Summary: Combining new wearable technology and artificial intelligence, researchers are better able to track motion and monitor the progression of movement disorders.

Source: Imperial College London

A multi-disciplinary team of researchers has developed a way to monitor the progression of movement disorders using motion capture technology and AI.

In two ground-breaking studies, published in Nature Medicine, a cross-disciplinary team of AI and clinical researchers have shown that by combining human movement data gathered from wearable tech with a powerful new medical AI technology they are able to identify clear movement patterns, predict future disease progression and significantly increase the efficiency of clinical trials in two very different rare disorders, Duchenne muscular dystrophy (DMD) and Friedreich’s ataxia (FA).

DMD and FA are rare, degenerative, genetic diseases that affect movement and eventually lead to paralysis.
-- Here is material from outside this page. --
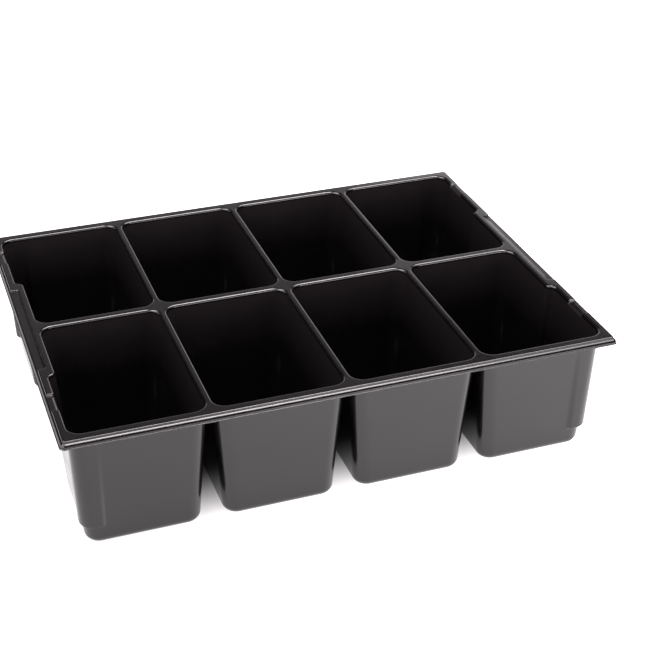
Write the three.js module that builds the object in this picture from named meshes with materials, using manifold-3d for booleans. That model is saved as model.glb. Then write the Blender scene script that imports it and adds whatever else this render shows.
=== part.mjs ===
// Eight-cell growing tray, formed from one sheet of black plastic.
// Millimetres, +Z up, X along the long side, the tray stands on z = 0.
// The moulding is split where its regions meet: eight cells, the raised
// deck around their mouths, the outer rim and a grip ledge at each end.
import * as THREE from 'three';
import Module from 'manifold-3d';

const wasm = await Module();
wasm.setup();

// ---- overall ----
const LENGTH = 400;          // over the rim, along X
const WIDTH = 308;           // over the rim, along Y
const HEIGHT = 97;           // deck top above the table
const SHEET = 1.0;           // wall thickness everywhere
const GAP = 0.3;             // clearance left between neighbouring regions

// ---- cells ----
const COLUMNS = 4;
const ROWS = 2;
const END_MARGIN = 8.0;      // rim edge to the end cells' mouths, along X
const SIDE_MARGIN = 9.85;    // rim edge to the cells' mouths, along Y
const WEB_X = 4.9;           // deck between two mouths side by side
const WEB_Y = 6.6;           // deck between the two rows
const MOUTH_X = (LENGTH - 2 * END_MARGIN - (COLUMNS - 1) * WEB_X) / COLUMNS;
const MOUTH_Y = (WIDTH - 2 * SIDE_MARGIN - (ROWS - 1) * WEB_Y) / ROWS;
const DRAFT = 0.07;          // walls lean in this much per mm of depth
const CORNER_R = 9.5;        // inside corner of a cell, seen from above
const FLOOR_R = 6.0;         // outside curve from wall to floor
const MOUTH_R = 1.8;         // roll of the deck into each mouth
const RIM_DEPTH = 2.7;       // the deck's turned-down walls reach this deep

// ---- end walls: stepped in behind the grip ledges ----
const JOG_IN = 5.3;          // how far the wall steps in
const JOG_START = 71.5;      // from the cell's outer mouth edge, along Y
const JOG_R = 4.0;
const JOG_TURN = Math.PI / 3;

// ---- stacking columns on the four outer corners ----
const LUG_REACH = 16.5;      // length of each column face, from the mouth edge
const LUG_BLEND = 1.6;       // width of the soft side of a column
const LUG_DRAFT = 0.038;     // the columns lean less than the walls
const LUG_DEPTH = 80;        // deck top to the shoulder under a column
const LUG_SHOULDER = 1.8;    // height taken by the shoulder

// ---- deck edge, rim and grip ledges ----
const STEP = 1.7;            // deck top down to the rim
const RIM_WIDTH = 2.0;       // rim edge to the deck's upstand
const RIM_R = 4.0;           // rim corner, seen from above
const LIP = 2.5;             // turned-down lip below the rim
const EDGE_R = 0.8;          // round on the top edge of the deck and rim
const GRIP_IN = 8.2;         // rim edge to the upstand behind a grip ledge
const GRIP_HALF = 59;        // half the length of a grip ledge
const GRIP_R = 3.0;

// ---- notches across the deck at each end ----
const NOTCHES = [[41, 62], [259, 280]];   // along Y from the front edge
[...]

There are currently no cures for either disease, but researchers hope that these results will significantly speed up the search for new treatments.

Tracking the progression of FA and DMD is normally done through intensive testing in a clinical setting. These papers offer a significantly more precise assessment that also increases the accuracy and objectivity of the data collected.

The researchers estimate that using these disease markers mean that significantly fewer patients are required to develop a new drug when compared to current methods. This is particularly important for rare diseases where it can be hard to identify suitable patients.

Scientists hope that as well as using the technology to monitor patients in clinical trials, it could also one day be used to monitor or diagnose a range of common diseases that affect movement behavior such as dementia, stroke and orthopedic conditions.

Senior and corresponding author of both papers, Professor Aldo Faisal, from Imperial College London’s Departments of Bioengineering and Computing, who is also Director of the UKRI Center for Doctoral Training in AI for Healthcare, and the Chair for Digital Health at the University of Bayreuth (Germany), and a UKRI Turing AI Fellowship holder, said, “Our approach gathers huge amounts of data from a person’s full-body movement—more than any neurologist will have the precision or time to observe in a patient.

“Our AI technology builds a digital twin of the patient and allows us to make unprecedented, precise predictions of how an individual patient’s disease will progress.